Minister for Finance Michael Noonan is so far resisting the release of the unaudited accounts for Irish Bank Resolution Corporation for the year ended 31st December 2012, so the best we have at present are the interim IBRC accounts for the six months ended 30th June 2012. Below is the balance sheet.
IBRC30Jun2012BS
For you non-accountants, the balance sheet at 30th June 2012 doesn’t look too bad. There are net assets of €2.7bn, and that is after IBRC has booked over €10bn of provisions for losses on its €27bn of loans.
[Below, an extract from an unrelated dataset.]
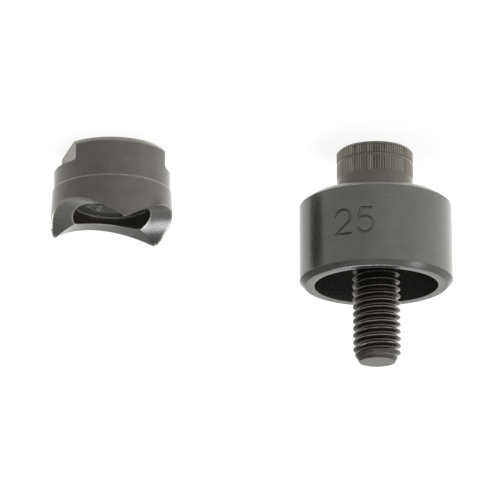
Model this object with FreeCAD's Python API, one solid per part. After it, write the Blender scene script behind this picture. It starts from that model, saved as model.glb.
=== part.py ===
import FreeCAD, Part
import math
import os

# Knockout punch set for round holes in sheet metal: a die, its draw screw and
# the punch, taken off the screw and standing beside it. Millimetres, +Z up.
# The origin is on the screw's axis, on the bench that the screw's head and the
# punch's back stand on. Mouth of the die, tip of the screw and teeth point up.

V = FreeCAD.Vector
ORIGIN = V(0, 0, 0)
UP = V(0, 0, 1)
FULL_TURN = 360.0
HALF_TURN = 180.0
HEX_SIDES = 6
SAME_PLACE = 1e-4

# The hole that the set punches, and the coarse thread M10 that draws it. The
# middle of a metric thread's flanks lies this share of the pitch inside its
# nominal size, on the radius
PUNCH_D = 25.0
THREAD_NOMINAL_D = 10.0
THREAD_PITCH = 1.5
FLANK_MIDDLE_DEPTH = 0.325

# What each fit takes off or adds, on the radius
DIE_CLEARANCE = 0.15
SCREW_HOLE_CLEARANCE = 0.25
CREST_UNDERSIZE = 0.125

# Draw screw, with a head that has two knurled bands and a key socket. Its thread
# is rolled, so the plain shank below is as thick as the thread's flank middles
HEAD_D = 15.75
HEAD_HEIGHT = 10.95
HEAD_END_CHAMFER_WIDTH = 0.55
HEAD_END_CHAMFER_HEIGHT = 0.7
HEAD_SEAT_CHAMFER = 0.6
KNURL_GROOVE_START = 2.55
KNURL_GROOVE_WIDTH = 0.75
KNURL_GROOVE_DEPTH = 0.12
SOCKET_ACROSS_FLATS = 8.0
SOCKET_DEPTH = 5.0
SOCKET_DRILL_ANGLE = 120.0
SOCKET_LEAD_IN = 0.3
SOCKET_LEAD_IN_CROWN = 0.02
NECK_RELIEF = 0.4
SCREW_LENGTH = 34.05
TIP_CHAMFER_WIDTH = 1.2
TIP_CHAMFER_HEIGHT = 1.9

# Die
DIE_WALL = 3.0
DIE_FLOOR = 6.5
CUP_DEPTH = 11.5
CUP_CORNER_RADIUS = 1.0
MOUTH_CHAMFER = 1.05
DIE_BACK_CHAMFER_WIDTH = 1.55
DIE_BACK_CHAMFER_HEIGHT = 1.15
SCREW_HOLE_CHAMFER = 0.5

# Punch
PUNCH_HEIGHT = 17.3
TOOTH_COUNT = 3
TOOTH_TIP_WIDTH = 1.35
SCALLOP_DEPTH = 4.45
LAND_RELIEF = 0.2
STEP_HEIGHT = 8.55
STEP_DEPTH = 0.28
PUNCH_BACK_CHAMFER_WIDTH = 1.0
PUNCH_BACK_CHAMFER_HEIGHT = 1.0
PUNCH_BACK_CHAMFER_CROWN = 0.04
FLATS_ACROSS = 18.8
FLATS_HEIGHT = 4.55
FLATS_CORNER_RADIUS = 0.8
CROWN_WALL = 4.55
RECESS_FLOOR_HEIGHT = 11.1
RECESS_CORNER_CHAMFER = 0.5
TAPPED_HOLE_LEAD_IN = 0.3

# How far apart the two groups stand, wall to wall along X, how far the punch is
# behind the screw's axis, and the direction in degrees from +X of its first
# tooth, the one midway between the flats
SPACE_BETWEEN = 26.15
PUNCH_SET_BACK = 1.35
FIRST_TOOTH_DIRECTION = 254.5

# Sizes that follow from those above
screw_hole_radius = THREAD_NOMINAL_D / 2 + SCREW_HOLE_CLEARANCE
shank_radius = THREAD_NOMINAL_D / 2 - THREAD_PITCH * FLANK_MIDDLE_DEPTH
crest_radius = THREAD_NOMINAL_D / 2 - CREST_UNDERSIZE
tap_drill_radius = (THREAD_NOMINAL_D - THREAD_PITCH) / 2
punch_radius = PUNCH_D / 2
cup_radius = punch_radius + DIE_CLEARANCE
die_radius = cup_radius + DIE_WALL
cup_floor = HEAD_HEIGHT + DIE_FLOOR
die_rim = cup_floor + CUP_DEPTH
screw_tip = HEAD_HEIGHT + SCREW_LENGTH
valley_height = PUNCH_HEIGHT - SCALLOP_DEPTH
punch_x = die_radius + SPACE_BETWEEN + punch_radius


def section_side(start, end, crown):
    """One side of a half section: straight, or an arc that bulges out by its crown."""
    if crown == 0:
        return Part.LineSegment(start, end).toShape()
    outward = V(end.z - start.z, 0, start.x - end.x).normalize()
    middle = (start + end) / 2 + outward * crown
    return Part.Arc(start, middle, end).toShape()


def turned(points):
    """Solid of revolution about the Z axis, from its half section.

    Each point is (radius, height), with the solid on the left on the way to the next
    one. A third value is the crown of the side that starts there."""
    corners = [V(point[0], 0, point[1]) for point in points]
    crowns = [point[2] if len(point) > 2 else 0 for point in points]
    sides = []
    for number, corner in enumerate(corners):
        following = corners[(number + 1) % len(corners)]
        sides.append(section_side(corner, following, crowns[number]))
    section = Part.Face(Part.Wire(sides))
    return section.revolve(ORIGIN, UP, FULL_TURN)


def ring_edges(solid, radius, height):
    """The round edges of a turned solid that have this radius and lie at this height."""
    found = []
    for edge in solid.Edges:
        if not isinstance(edge.Curve, Part.Circle):
            continue
        same_radius = abs(edge.Curve.Radius - radius) < SAME_PLACE
        same_height = abs(edge.Curve.Center.z - height) < SAME_PLACE
        if same_radius and same_height:
            found.append(edge)
    return found


def screw_head():
    """Head of the draw screw, standing on its socket end, without the socket."""
    radius = HEAD_D / 2
    groove_radius = radius - KNURL_GROOVE_DEPTH
    groove_end = KNURL_GROOVE_START + KNURL_GROOVE_WIDTH
    return turned([
        (0, 0),
        (radius - HEAD_END_CHAMFER_WIDTH, 0),
        (radius, HEAD_END_CHAMFER_HEIGHT),
        (radius, KNURL_GROOVE_START),
        (groove_radius, KNURL_GROOVE_START + KNURL_GROOVE_DEPTH),
        (groove_radius, groove_end - KNURL_GROOVE_DEPTH),
        (radius, groove_end),
        (radius, HEAD_HEIGHT - HEAD_SEAT_CHAMFER),
        (radius - HEAD_SEAT_CHAMFER, HEAD_HEIGHT),
        (0, HEAD_HEIGHT),
    ])


def hex_socket():
    """The space of the key socket: a hexagon with a drilled, conical bottom."""
    drill_radius = SOCKET_ACROSS_FLATS / 2
    corner_radius = drill_radius / math.cos(math.pi / HEX_SIDES)
    corners = []
    for corner in range(HEX_SIDES):
        angle = math.radians(corner * FULL_TURN / HEX_SIDES)
        corners.append(V(corner_radius * math.cos(angle), corner_radius * math.sin(angle), 0))
    hexagon = Part.Face(Part.makePolygon(corners + corners[:1])).extrude(UP * SOCKET_DEPTH)
    point_depth = drill_radius / math.tan(math.radians(SOCKET_DRILL_ANGLE / 2))
    drill_point = Part.makeCone(drill_radius, 0, point_depth, UP * SOCKET_DEPTH)
    mouth_radius = corner_radius + SOCKET_LEAD_IN
    lead_in = turned([
        (0, 0),
        (mouth_radius, 0, SOCKET_LEAD_IN_CROWN),
        (drill_radius, mouth_radius - drill_radius),
        (0, mouth_radius - drill_radius),
    ])
    return hexagon.fuse([drill_point, lead_in]).removeSplitter()


def screw_shaft():
    """Shank with a conical neck where the screw leaves its head, then the thread's crests and the tip."""
    return turned([
        (0, HEAD_HEIGHT),
        (shank_radius + NECK_RELIEF, HEAD_HEIGHT),
        (shank_radius, HEAD_HEIGHT + NECK_RELIEF),
        (shank_radius, cup_floor),
        (crest_radius, cup_floor + crest_radius - shank_radius),
        (crest_radius, screw_tip - TIP_CHAMFER_HEIGHT),
        (crest_radius - TIP_CHAMFER_WIDTH, screw_tip),
        (0, screw_tip),
    ])


def make_draw_screw():
    """Screw with its head down and the key socket in its lower end."""
    body = screw_head().fuse(screw_shaft()).removeSplitter()
    return body.cut(hex_socket())


def make_die():
    """Cup with a flat rim, standing with its back on the screw's head."""
    hole_mouth = screw_hole_radius + SCREW_HOLE_CHAMFER
    cup = turned([
        (hole_mouth, HEAD_HEIGHT),
        (die_radius - DIE_BACK_CHAMFER_WIDTH, HEAD_HEIGHT),
        (die_radius, HEAD_HEIGHT + DIE_BACK_CHAMFER_HEIGHT),
        (die_radius, die_rim - MOUTH_CHAMFER),
        (die_radius - MOUTH_CHAMFER, die_rim),
        (cup_radius, die_rim),
        (cup_radius, cup_floor),
        (hole_mouth, cup_floor),
        (screw_hole_radius, cup_floor - SCREW_HOLE_CHAMFER),
        (screw_hole_radius, HEAD_HEIGHT + SCREW_HOLE_CHAMFER),
    ])
    return cup.makeFillet(CUP_CORNER_RADIUS, ring_edges(cup, cup_radius, cup_floor))


def punch_blank():
    """Turned blank of the punch: tapped hole, recess, narrower back, and the cutting land.

    The land is full size from the valleys up and a little narrower down at the step."""
    relieved_land = punch_radius - LAND_RELIEF
    back = relieved_land - STEP_DEPTH
    recess = punch_radius - CROWN_WALL
    hole_mouth = THREAD_NOMINAL_D / 2 + TAPPED_HOLE_LEAD_IN
    countersink = hole_mouth - tap_drill_radius
    return turned([
        (hole_mouth, 0),
        (back - PUNCH_BACK_CHAMFER_WIDTH, 0, PUNCH_BACK_CHAMFER_CROWN),
        (back, PUNCH_BACK_CHAMFER_HEIGHT),
        (back, STEP_HEIGHT - STEP_DEPTH / 2),
        (relieved_land, STEP_HEIGHT + STEP_DEPTH / 2),
        (punch_radius, valley_height),
        (punch_radius, PUNCH_HEIGHT),
        (recess, PUNCH_HEIGHT),
        (recess, RECESS_FLOOR_HEIGHT + RECESS_CORNER_CHAMFER),
        (recess - RECESS_CORNER_CHAMFER, RECESS_FLOOR_HEIGHT),
        (hole_mouth, RECESS_FLOOR_HEIGHT),
        (tap_drill_radius, RECESS_FLOOR_HEIGHT - countersink),
        (tap_drill_radius, countersink),
    ])


def flat_cutter():
    """What the mill takes off for one wrench flat, on the +X side, with a rounded inner corner."""
    flat = FLATS_ACROSS / 2
    corner = V(flat, -PUNCH_D, -FLATS_HEIGHT)
    block = Part.makeBox(PUNCH_D, 2 * PUNCH_D, 2 * FLATS_HEIGHT, corner)
    inner_corner = []
    for edge in block.Edges:
        centre = edge.CenterOfMass
        on_flat = abs(centre.x - flat) < SAME_PLACE
        on_shelf = abs(centre.z - FLATS_HEIGHT) < SAME_PLACE
        if on_flat and on_shelf:
            inner_corner.append(edge)
    return block.makeFillet(FLATS_CORNER_RADIUS, inner_corner)


def scallop_cutter():
    """Lying cylinder that hollows the crown on the +X side, from the axis outwards.

    Its radius is the one that leaves each tooth's tip as wide as it should be."""
    tip_half_angle = math.asin(TOOTH_TIP_WIDTH / 2 / punch_radius)
    scallop_half_angle = math.pi / TOOTH_COUNT - tip_half_angle
    half_chord = punch_radius * math.sin(scallop_half_angle)
    radius = (half_chord ** 2 + SCALLOP_DEPTH ** 2) / (2 * SCALLOP_DEPTH)
    centre = V(0, 0, valley_height + radius)
    return Part.makeCylinder(radius, PUNCH_D, centre, V(1, 0, 0))


def make_punch():
    """Punch with its teeth, each between two scallops, and its two wrench flats."""
    tooth_step = FULL_TURN / TOOTH_COUNT
    cutters = []
    for valley in range(TOOTH_COUNT):
        scallop = scallop_cutter()
        scallop.rotate(ORIGIN, UP, (valley + 0.5) * tooth_step)
        cutters.append(scallop)
    for side in range(2):
        flat = flat_cutter()
        flat.rotate(ORIGIN, UP, HALF_TURN / 2 + side * HALF_TURN)
        cutters.append(flat)
    punch = punch_blank().cut(cutters)
    punch.rotate(ORIGIN, UP, FIRST_TOOTH_DIRECTION)
    punch.translate(V(punch_x, PUNCH_SET_BACK, 0))
    return punch


def save(node, shape):
    """Write the node's solid as STEP and say how large it came out."""
    solid = shape.Solids[0]
    solid.exportStep("parts/" + node + ".step")
    print(node, "valid", solid.isValid(), "solids", len(shape.Solids), "volume", round(solid.Volume, 1))


os.makedirs("parts", exist_ok=True)
save("die", make_die())
save("draw_screw", make_draw_screw())
save("punch", make_punch())
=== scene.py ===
# %% [markdown]
# # Knockout punch for sheet metal
# Three pieces of blackened steel: a die like a cup, a draw screw that runs up through
# the die's floor, and a punch with three points that stands beside them. The solids
# of the frame fix every size and place. This lesson adds what they leave out: the
# knurl, the threads, the stamped number, soft edges and the finish of the steel.

import math

import bmesh
import bpy
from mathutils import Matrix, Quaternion, Vector, noise


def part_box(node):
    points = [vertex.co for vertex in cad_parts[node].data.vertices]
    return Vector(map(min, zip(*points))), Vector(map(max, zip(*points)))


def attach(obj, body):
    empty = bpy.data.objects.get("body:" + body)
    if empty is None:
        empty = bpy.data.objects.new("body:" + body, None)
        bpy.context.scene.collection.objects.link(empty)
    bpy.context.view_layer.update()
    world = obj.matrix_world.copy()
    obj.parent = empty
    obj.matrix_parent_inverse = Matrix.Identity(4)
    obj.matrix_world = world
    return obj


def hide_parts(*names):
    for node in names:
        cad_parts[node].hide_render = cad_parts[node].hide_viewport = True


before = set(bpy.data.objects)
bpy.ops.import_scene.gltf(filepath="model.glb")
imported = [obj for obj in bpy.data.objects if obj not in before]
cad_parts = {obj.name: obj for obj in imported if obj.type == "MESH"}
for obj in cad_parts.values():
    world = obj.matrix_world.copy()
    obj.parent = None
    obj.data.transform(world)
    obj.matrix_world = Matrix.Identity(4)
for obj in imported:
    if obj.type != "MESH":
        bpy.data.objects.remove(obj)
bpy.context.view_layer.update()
MM = 0.001

# %% [markdown]
# ## The camera
# The picture was taken with a long lens from a little above the bench, and it is
# shown upside down, so the camera is rolled by half a turn. A long lens keeps the
# sides of turned pieces nearly parallel.

# %% Camera
AIM = Vector((25.79, 0.0, 21.22)) * MM
CAMERA_DISTANCE = 614.7 * MM
CAMERA_ELEVATION = math.radians(17.26)
LENS_MM = 216.0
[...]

Yes, only 30% of IBRC’s loans are performing but IBRC is also receiving interest on the promissory notes, so you might have expected IBRC to be breaking even on its operations.
But no, not only is the Department of Finance saying that the €2.7bn of net assets at 30th June 2012 have been wiped out, but the Department is saying that IBRC will need an additional €1bn of capital in 2013 to cover losses from the Eligible Liabilities Guarantee – that’s where bonds and depositors were guaranteed from December 2009 until mid 2013.
€1bnextra
IBRC is set to be finally wound up in August 2013, so that means that in the space of just 14 months, it has made a loss of €3.7bn.
That’s €3,700,000,000.
How on earth is it making such a loss? Was there gross mis-reporting at 30th June 2012? Has there been a massive fraud? At this stage of the property market cycle, hasn’t most of the bad news come out, so for IBRC whose main loans are still property related, how on earth is it now expected to make such a colossal loss? Remember NAMA is expecting to deliver a profit in 2012 and 2013, and NAMA has a larger loan book.